Last edited by a moderator: Nov 19, 2017
10. Nov 20, 2017

Jianbing_Shao

11. Nov 20, 2017

Orodruin

Staff Emeritus
You seem to be having a problem of nomenclature here. A parallel vector field by definition is a vector field $X$ that satisfies $\nabla_Y X = 0$ everywhere for all $Y$. The reason we introduce parallel transport is that it is generally not possible to construct parallel fields.

Also, you are wrong that you can draw the conclusion that the curvature is zero from the existence of just one parallel field. I suggest you try to work out the example I gave you. All you can do is conclude that some components of the curvature are zero. This is generally not sufficient to conclude that the entire tensor is zero.

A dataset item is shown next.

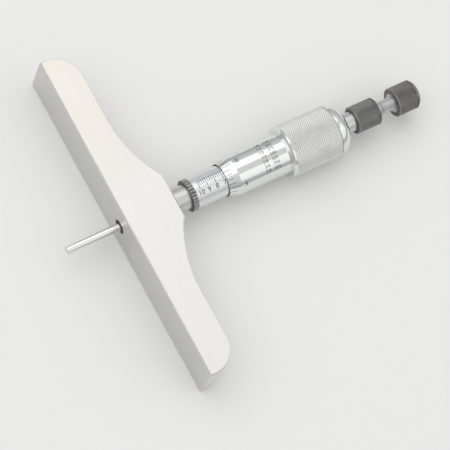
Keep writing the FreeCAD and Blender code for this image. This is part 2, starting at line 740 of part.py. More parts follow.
def make_spring():
    """The coil spring between the clutch ring and the ratchet barrel's rear wall."""
    body = new_body("RatchetSpring", "ratchet_spring", carriage=True)
    wire = s.spring_wire / 2
    mean = s.ratchet_bore / 2 - s.tooth_gap * 2 - wire
    front = clutch_front() + s.clutch_thickness + wire
    back = ratchet_end() - s.ratchet_end_wall - wire
    sketch = new_sketch(body, "Wire_section")
    draw_outline(sketch, [(front - wire, mean - wire), (front + wire, mean - wire),
                          (front + wire, mean + wire), (front - wire, mean + wire)])
    coil = body.newObject("PartDesign::AdditiveHelix", "Coil")
    coil.Profile = sketch
    coil.ReferenceAxis = (origin_part(body, "X_Axis"), [""])
    coil.Mode = "height-turns-angle"
    bind(coil, "Height", back - front)
    bind(coil, "Turns", s.spring_turns)
    doc.recompute()
    return body


def make_snap_ring():
    """The open retaining ring in the tail's groove."""
    body = new_body("SnapRing", "ratchet_snap_ring", carriage=True)
    inner = s.tail_diameter / 2 - s.snap_groove_depth
    outer = s.snap_ring_diameter / 2
    start = snap_station()
    tube(body, "Snap_tube", start, start + s.snap_ring_width, outer, inner)
    half, reach = s.snap_ring_opening / 2, outer + s.overrun
    cut_along(body, "Opening", "YZ_Plane", start,
              [(-half, -reach), (half, -reach), (half, 0), (-half, 0)], s.snap_ring_width)
    return body


# ---------------------------------------------------------------- carriage: rod and cap

def make_rod_seat():
    """The threaded seat on the tail's end: the rod's nut lands on it and the cap screws over it."""
    body = new_body("RodSeat", "rod_seat", carriage=True)
    outer, inner = s.cap_thread_diameter / 2, s.tail_diameter / 2
    tube(body, "Seat", s.cap_station, tail_end(), outer, inner)
    return body


def head_end():
    """Rear end of the rod in the carriage's frame."""
    return tail_end() + s.rod_nut_length + s.jam_nut_length + s.rod_end_standout


def make_rod():
    """The measuring rod, from its flat tip to the end that carries the two nuts."""
    body = new_body("MeasuringRod", "measuring_rod", carriage=True)
    radius = s.rod_diameter / 2
    tip = -s.zero_station
    bevel = s.rod_tip_bevel
    turn(body, "Rod", [
        (tip, 0), (head_end(), 0), (head_end(), radius), (tip + bevel, radius), (tip, radius - bevel)])
    return body


def make_rod_nut(name, label, start, length, diameter):
    """A round nut on the rod's end, with two flats for a wrench."""
    body = new_body(name, label, carriage=True)
    outer, inner = diameter / 2, s.rod_diameter / 2
    tube(body, name + "_turned", start, start + length, outer, inner)
    flat, reach = s.rod_nut_flats / 2, outer + s.overrun
    side = cut_along(body, name + "_flat", "YZ_Plane", start,
                     [(-reach, flat), (reach, flat), (reach, reach), (-reach, reach)], length)
    repeat_round(body, side, name + "_flats", 2)
    return body


def make_cap():
    """The knurled cap that clamps the rod, bored to pass over the rod's nuts."""
    body = new_body("RodCap", "rod_cap", carriage=True)
    outer = s.cap_diameter / 2
    bore = s.cap_thread_diameter / 2 + s.running_gap
    start, end = s.cap_station, s.cap_station + s.cap_length
    floor = end - s.cap_end_wall
    breaks = s.cap_edge_break
    rear = s.cap_rear_bevel
    turn(body, "Cap_turned", [
        (start, bore), (floor, bore), (floor, 0), (end, 0), (end, outer - rear), (end - rear, outer),
        (start + breaks, outer), (start, outer - breaks)])
    plain = rear + s.knurl_margin / 2
    knurl(body, "Cap_knurl", start + s.knurl_margin, s.cap_length - s.knurl_margin - plain, outer)
    return body


def make_thrust_pad():
    """The pad in the cap's floor that bears on the rod's end."""
    body = new_body("ThrustPad", "cap_thrust_pad", carriage=True)
    end = s.cap_station + s.cap_length - s.cap_end_wall
    radius = s.cap_thread_diameter / 2 - s.tooth_gap
    turn(body, "Pad_turned", [(end - s.pad_thickness, 0), (end, 0), (end, radius),
                              (end - s.pad_thickness, radius)])
    return body


# ---------------------------------------------------------------- the whole

def make_all():
    """Every sub-part, from the base to the cap."""
    return [
        make_base(),
        make_barrel(),
        make_guide_bush(),
        make_lock_ring(),
        make_lock_pin(),
        make_sleeve(),
        make_adjusting_nut(),
        make_screw(),
        make_thimble(),
        make_hub(),
        make_clutch(),
        make_ratchet_barrel(),
        make_spring(),
        make_snap_ring(),
        make_rod_seat(),
        make_rod(),
        make_rod_nut("RodNut", "rod_adjusting_nut", tail_end(), s.rod_nut_length, s.rod_nut_diameter),
        make_rod_nut("JamNut", "rod_jam_nut", tail_end() + s.rod_nut_length, s.jam_nut_length,
                     s.jam_nut_diameter),
        make_cap(),
        make_thrust_pad(),
    ]


def check_all(bodies):
    """Stops if any object failed or any sub-part isn't a valid solid."""
    for thing in doc.Objects:
        if "Invalid" in thing.State or "Error" in thing.State:
            raise RuntimeError("%s failed: %s" % (thing.Name, thing.State))
    for body in bodies:
        if body.Shape.isNull() or not body.Shape.isValid() or not body.Shape.Solids:
            raise RuntimeError("%s has no valid solid" % body.Label)


bodies = make_all()
doc.recompute()
check_all(bodies)
os.makedirs("parts", exist_ok=True)
for body in bodies:
    body.Shape.exportStep("parts/%s.step" % body.Label)
    print("%-20s %10.2f mm3  solids %d" % (body.Label, body.Shape.Volume, len(body.Shape.Solids)))
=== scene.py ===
"""Looks of a depth micrometer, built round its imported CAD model. Run it as a script in Blender 4.5."""

import math
from fractions import Fraction

import bmesh
import bpy
from bpy.props import FloatProperty, FloatVectorProperty, IntProperty, PointerProperty
from bpy.types import Operator, Panel, PropertyGroup
from mathutils import Matrix, Vector


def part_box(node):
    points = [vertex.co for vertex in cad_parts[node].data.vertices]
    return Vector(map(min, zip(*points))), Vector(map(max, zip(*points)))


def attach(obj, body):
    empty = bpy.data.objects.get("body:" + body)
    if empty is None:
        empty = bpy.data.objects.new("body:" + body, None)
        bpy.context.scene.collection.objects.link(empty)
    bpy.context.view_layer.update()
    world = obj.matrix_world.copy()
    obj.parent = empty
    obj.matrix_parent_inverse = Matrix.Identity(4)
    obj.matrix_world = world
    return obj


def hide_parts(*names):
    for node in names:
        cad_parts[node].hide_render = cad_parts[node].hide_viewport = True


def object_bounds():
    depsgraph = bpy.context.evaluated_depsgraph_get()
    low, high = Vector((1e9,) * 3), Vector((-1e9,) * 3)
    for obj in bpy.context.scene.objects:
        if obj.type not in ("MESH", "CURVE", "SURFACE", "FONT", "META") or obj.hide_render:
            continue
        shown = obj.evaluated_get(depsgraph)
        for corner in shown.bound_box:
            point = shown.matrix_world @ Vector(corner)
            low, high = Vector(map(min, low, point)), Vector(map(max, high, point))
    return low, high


bl_info = {
    "name": "Depth micrometer looks",
    "version": (1, 0, 0),
    "blender": (4, 5, 0),
    "location": "3D View > Sidebar > Micrometer",
    "description": "Finishes, knurls, numbers and the stage of a depth micrometer",
    "category": "Object",
}

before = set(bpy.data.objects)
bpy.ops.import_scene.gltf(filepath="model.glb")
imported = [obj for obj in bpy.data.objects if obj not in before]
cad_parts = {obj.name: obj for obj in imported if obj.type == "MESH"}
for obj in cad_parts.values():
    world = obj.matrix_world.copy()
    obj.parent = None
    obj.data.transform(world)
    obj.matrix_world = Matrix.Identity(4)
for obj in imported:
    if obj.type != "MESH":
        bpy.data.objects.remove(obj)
CAD_BOX = [list(corner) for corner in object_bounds()]

MM = 0.001


def edge(node, side):
    """Front (0) or rear (1) end of a CAD node along the axis, in millimetres."""
    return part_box(node)[side].x / MM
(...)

Let us say that we have a vector field $V$ for which it is (locally) true that a parallel transport around an infinitesimal loop gives back the same vector up to corrections of third order and higher. It is then true that $R(X,Y)V = 0$ at that point for all $X$ and $Y$. The curvature tensor generally has $N^2(N^2-1)/12$ independent components, where $N$ is the dimension of the manifold. However, since you only have access to $N^3$ relations (actually fewer due to the anti-symmetries of the tensor) on the form $R(X,Y)V = 0$, you simply cannot compute all of your curvature components from this knowledge.

Now, in two dimensions, the curvature tensor has only one component and so it should come as no surprise to you that my example was three-dimensional.